▸ **Exercise**
Below is a listing; copy all of it exactly.

————

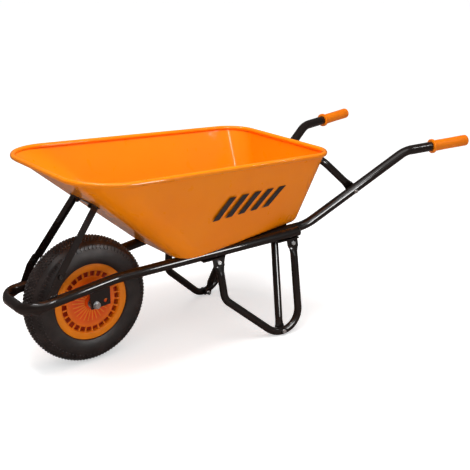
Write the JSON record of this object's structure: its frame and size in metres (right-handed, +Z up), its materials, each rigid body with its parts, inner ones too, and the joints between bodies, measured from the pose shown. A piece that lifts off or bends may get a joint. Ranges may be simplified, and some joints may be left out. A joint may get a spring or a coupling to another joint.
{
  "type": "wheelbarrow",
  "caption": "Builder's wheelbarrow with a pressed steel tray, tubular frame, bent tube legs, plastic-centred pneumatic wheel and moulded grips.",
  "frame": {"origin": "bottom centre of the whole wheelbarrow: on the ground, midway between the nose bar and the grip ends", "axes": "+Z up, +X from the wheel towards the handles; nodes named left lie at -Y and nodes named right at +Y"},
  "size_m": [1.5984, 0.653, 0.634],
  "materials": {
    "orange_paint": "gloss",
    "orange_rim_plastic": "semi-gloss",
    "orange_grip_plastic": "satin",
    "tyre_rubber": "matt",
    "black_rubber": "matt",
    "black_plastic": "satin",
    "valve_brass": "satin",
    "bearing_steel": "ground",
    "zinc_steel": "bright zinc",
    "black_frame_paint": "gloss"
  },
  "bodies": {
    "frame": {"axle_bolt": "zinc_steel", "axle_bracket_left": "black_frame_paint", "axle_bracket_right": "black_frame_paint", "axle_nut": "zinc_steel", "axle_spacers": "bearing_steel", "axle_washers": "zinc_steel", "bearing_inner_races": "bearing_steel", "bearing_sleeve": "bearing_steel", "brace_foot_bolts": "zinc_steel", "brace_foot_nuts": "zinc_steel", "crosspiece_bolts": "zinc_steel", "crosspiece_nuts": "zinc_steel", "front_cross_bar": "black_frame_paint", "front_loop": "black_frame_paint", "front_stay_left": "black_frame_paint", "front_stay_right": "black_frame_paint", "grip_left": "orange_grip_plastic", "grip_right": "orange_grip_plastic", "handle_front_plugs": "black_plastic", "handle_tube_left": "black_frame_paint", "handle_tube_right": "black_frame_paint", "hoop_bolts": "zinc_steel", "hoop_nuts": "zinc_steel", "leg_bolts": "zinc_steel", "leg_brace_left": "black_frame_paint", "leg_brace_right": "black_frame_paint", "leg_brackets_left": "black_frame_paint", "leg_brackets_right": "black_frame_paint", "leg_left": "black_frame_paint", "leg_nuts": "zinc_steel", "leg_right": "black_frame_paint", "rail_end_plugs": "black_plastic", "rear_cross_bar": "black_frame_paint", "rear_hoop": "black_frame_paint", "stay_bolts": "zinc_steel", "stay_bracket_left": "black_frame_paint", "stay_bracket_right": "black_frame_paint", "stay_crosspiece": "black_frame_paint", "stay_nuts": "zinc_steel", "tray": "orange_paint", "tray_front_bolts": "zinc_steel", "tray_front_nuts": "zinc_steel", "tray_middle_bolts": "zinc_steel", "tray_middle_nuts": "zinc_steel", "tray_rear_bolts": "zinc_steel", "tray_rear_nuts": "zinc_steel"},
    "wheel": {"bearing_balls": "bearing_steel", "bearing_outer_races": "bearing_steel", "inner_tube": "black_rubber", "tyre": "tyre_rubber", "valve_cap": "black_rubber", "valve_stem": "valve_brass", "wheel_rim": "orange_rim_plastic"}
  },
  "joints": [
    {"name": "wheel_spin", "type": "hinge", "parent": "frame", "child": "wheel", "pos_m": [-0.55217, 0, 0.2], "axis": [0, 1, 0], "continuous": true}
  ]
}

————

▸ **Answer to this problem**
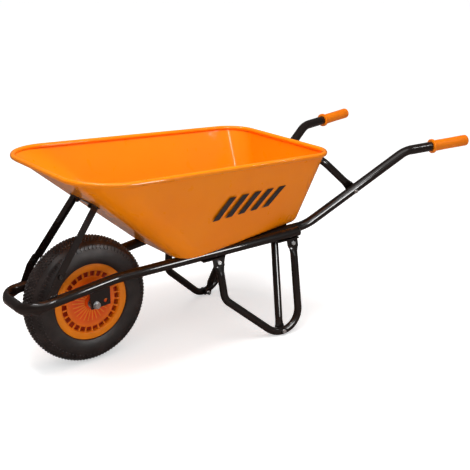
Write the JSON record of this object's structure: its frame and size in metres (right-handed, +Z up), its materials, each rigid body with its parts, inner ones too, and the joints between bodies, measured from the pose shown. A piece that lifts off or bends may get a joint. Ranges may be simplified, and some joints may be left out. A joint may get a spring or a coupling to another joint.
{
  "type": "wheelbarrow",
  "caption": "Builder's wheelbarrow with a pressed steel tray, tubular frame, bent tube legs, plastic-centred pneumatic wheel and moulded grips.",
  "frame": {"origin": "bottom centre of the whole wheelbarrow: on the ground, midway between the nose bar and the grip ends", "axes": "+Z up, +X from the wheel towards the handles; nodes named left lie at -Y and nodes named right at +Y"},
  "size_m": [1.5984, 0.653, 0.634],
  "materials": {
    "orange_paint": "gloss",
    "orange_rim_plastic": "semi-gloss",
    "orange_grip_plastic": "satin",
    "tyre_rubber": "matt",
    "black_rubber": "matt",
    "black_plastic": "satin",
    "valve_brass": "satin",
    "bearing_steel": "ground",
    "zinc_steel": "bright zinc",
    "black_frame_paint": "gloss"
  },
  "bodies": {
    "frame": {"axle_bolt": "zinc_steel", "axle_bracket_left": "black_frame_paint", "axle_bracket_right": "black_frame_paint", "axle_nut": "zinc_steel", "axle_spacers": "bearing_steel", "axle_washers": "zinc_steel", "bearing_inner_races": "bearing_steel", "bearing_sleeve": "bearing_steel", "brace_foot_bolts": "zinc_steel", "brace_foot_nuts": "zinc_steel", "crosspiece_bolts": "zinc_steel", "crosspiece_nuts": "zinc_steel", "front_cross_bar": "black_frame_paint", "front_loop": "black_frame_paint", "front_stay_left": "black_frame_paint", "front_stay_right": "black_frame_paint", "grip_left": "orange_grip_plastic", "grip_right": "orange_grip_plastic", "handle_front_plugs": "black_plastic", "handle_tube_left": "black_frame_paint", "handle_tube_right": "black_frame_paint", "hoop_bolts": "zinc_steel", "hoop_nuts": "zinc_steel", "leg_bolts": "zinc_steel", "leg_brace_left": "black_frame_paint", "leg_brace_right": "black_frame_paint", "leg_brackets_left": "black_frame_paint", "leg_brackets_right": "black_frame_paint", "leg_left": "black_frame_paint", "leg_nuts": "zinc_steel", "leg_right": "black_frame_paint", "rail_end_plugs": "black_plastic", "rear_cross_bar": "black_frame_paint", "rear_hoop": "black_frame_paint", "stay_bolts": "zinc_steel", "stay_bracket_left": "black_frame_paint", "stay_bracket_right": "black_frame_paint", "stay_crosspiece": "black_frame_paint", "stay_nuts": "zinc_steel", "tray": "orange_paint", "tray_front_bolts": "zinc_steel", "tray_front_nuts": "zinc_steel", "tray_middle_bolts": "zinc_steel", "tray_middle_nuts": "zinc_steel", "tray_rear_bolts": "zinc_steel", "tray_rear_nuts": "zinc_steel"},
    "wheel": {"bearing_balls": "bearing_steel", "bearing_outer_races": "bearing_steel", "inner_tube": "black_rubber", "tyre": "tyre_rubber", "valve_cap": "black_rubber", "valve_stem": "valve_brass", "wheel_rim": "orange_rim_plastic"}
  },
  "joints": [
    {"name": "wheel_spin", "type": "hinge", "parent": "frame", "child": "wheel", "pos_m": [-0.55217, 0, 0.2], "axis": [0, 1, 0], "continuous": true}
  ]
}